--- START MATERIAL SHOWN ---

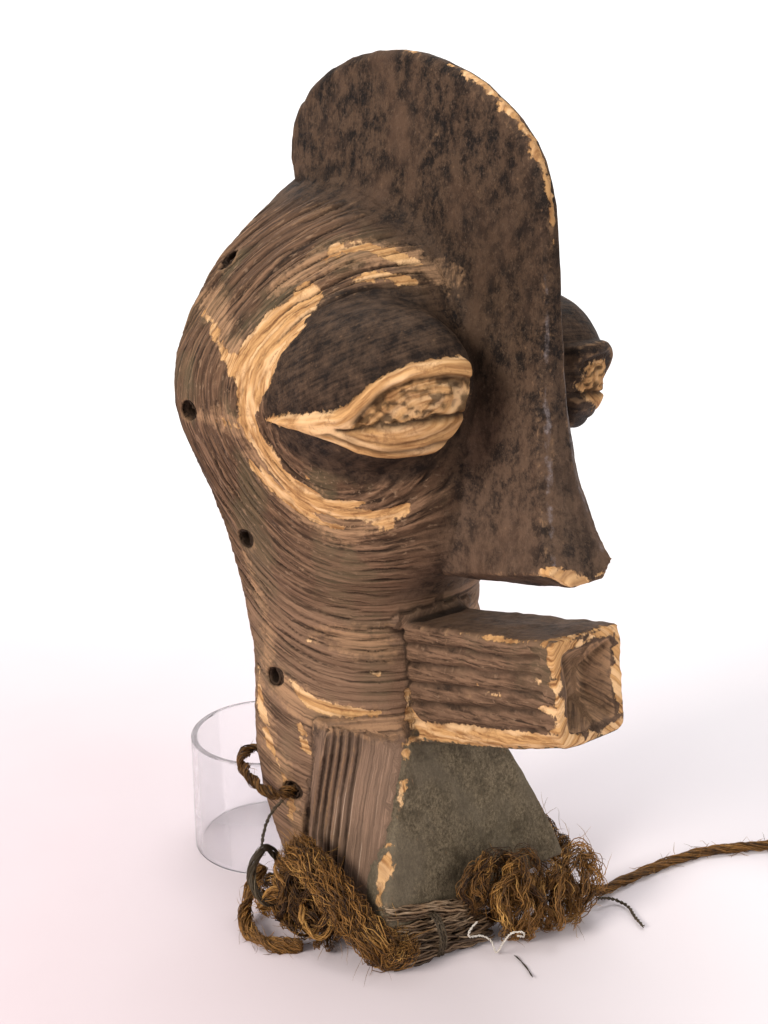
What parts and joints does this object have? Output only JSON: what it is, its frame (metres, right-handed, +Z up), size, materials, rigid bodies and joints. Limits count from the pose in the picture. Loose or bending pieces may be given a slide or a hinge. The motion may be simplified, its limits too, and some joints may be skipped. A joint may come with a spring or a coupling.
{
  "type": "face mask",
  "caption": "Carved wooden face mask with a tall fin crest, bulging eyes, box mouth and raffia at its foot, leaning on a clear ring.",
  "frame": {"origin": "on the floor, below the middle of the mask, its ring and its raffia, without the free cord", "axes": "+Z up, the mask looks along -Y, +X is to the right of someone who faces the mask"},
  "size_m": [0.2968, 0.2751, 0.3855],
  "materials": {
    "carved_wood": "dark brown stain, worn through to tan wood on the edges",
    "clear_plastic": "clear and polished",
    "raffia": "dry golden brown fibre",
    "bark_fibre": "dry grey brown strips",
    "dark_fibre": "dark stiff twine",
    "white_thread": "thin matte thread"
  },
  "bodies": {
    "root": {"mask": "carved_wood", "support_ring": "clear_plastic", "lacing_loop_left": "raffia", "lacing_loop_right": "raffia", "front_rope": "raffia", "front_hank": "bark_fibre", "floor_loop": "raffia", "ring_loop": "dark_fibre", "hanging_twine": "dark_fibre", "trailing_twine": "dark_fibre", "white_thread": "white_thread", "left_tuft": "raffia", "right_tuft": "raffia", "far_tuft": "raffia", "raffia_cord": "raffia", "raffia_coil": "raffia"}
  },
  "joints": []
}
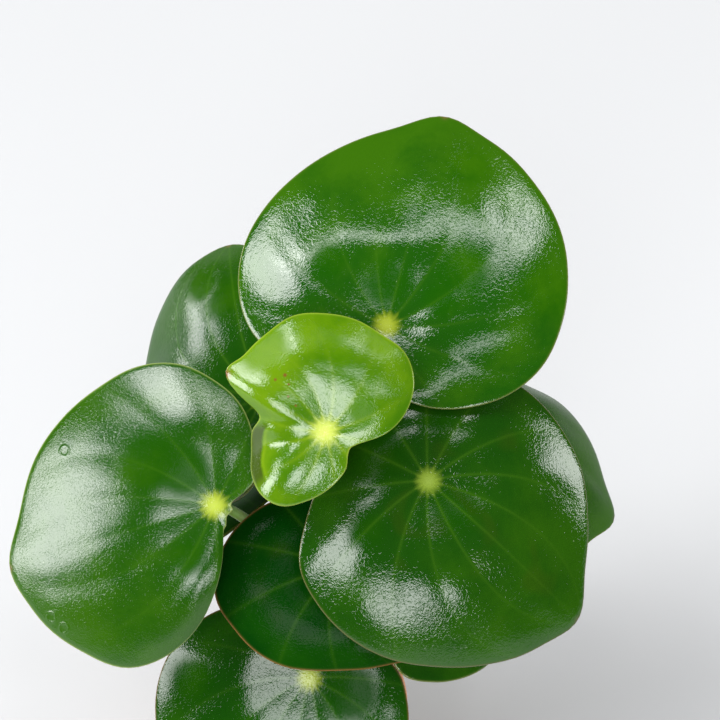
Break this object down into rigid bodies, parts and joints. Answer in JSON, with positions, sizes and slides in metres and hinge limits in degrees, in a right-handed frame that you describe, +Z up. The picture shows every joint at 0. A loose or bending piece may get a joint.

--- END MATERIAL SHOWN ---

TASK TO COMPLETE = Report the count of lines in the entries that contain the string "materials", and nothing besides it.

THE ANSWER = 2